Has the ECB got its analysis the wrong way about?
It has, according to Olivier Vardakoulias, economist at the UK's New Economics Foundation (NEF).
"The ECB is mistaking the effect for the cause," he says - the rise of so-called populist parties is the result of economic and financial turbulence brought about by the way the crisis was handled by eurozone authorities, member states, and of course European institutions including the ECB itself.
Its response was to force member states to undertake "structural reforms" - "reactionary social measures including dismantling of the welfare state, dismantling of labour rights, reduction in social spending and so on", themselves deepening the crisis.
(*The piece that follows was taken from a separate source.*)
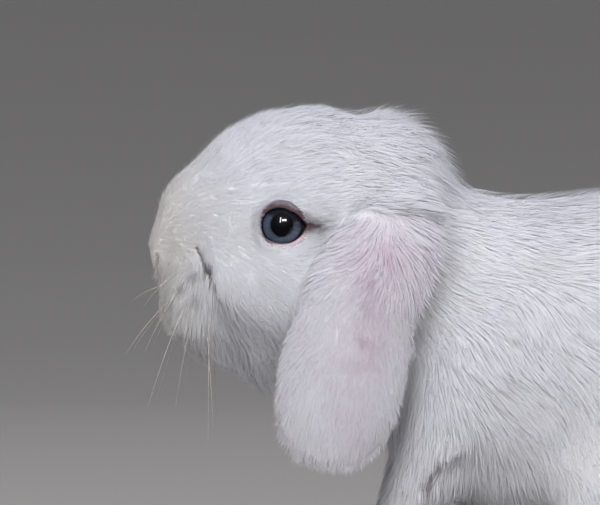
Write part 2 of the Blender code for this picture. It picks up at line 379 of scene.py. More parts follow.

That in turn provoked different reactions - a pro-European far left challenging austerity and an openly anti-European far right.
In Greece and elsewhere, he says, the pro-European parties have been humiliated. "Greece was literally crushed and its democratic sovereignty was crushed" - "a reaction which was itself extreme".
"This is the danger, I think - if these movements fail to offer an alternative then I very much fear that people will turn to nationalist anti-European parties - and this will be a disaster for Europe."
What's his alternative?
Mr Vardakoulias insists that Europe needs to come to terms with the fact that its strategy has not delivered - and is putting at risk the political stability of Europe.
"The question is do they want to or are they ready to accept these facts and move towards an alternative policy for Europe as a whole - democratising the institutions, and actually resolving the crisis in the periphery but also in countries like France?
"If they don't there is a high risk that the eurozone will implode."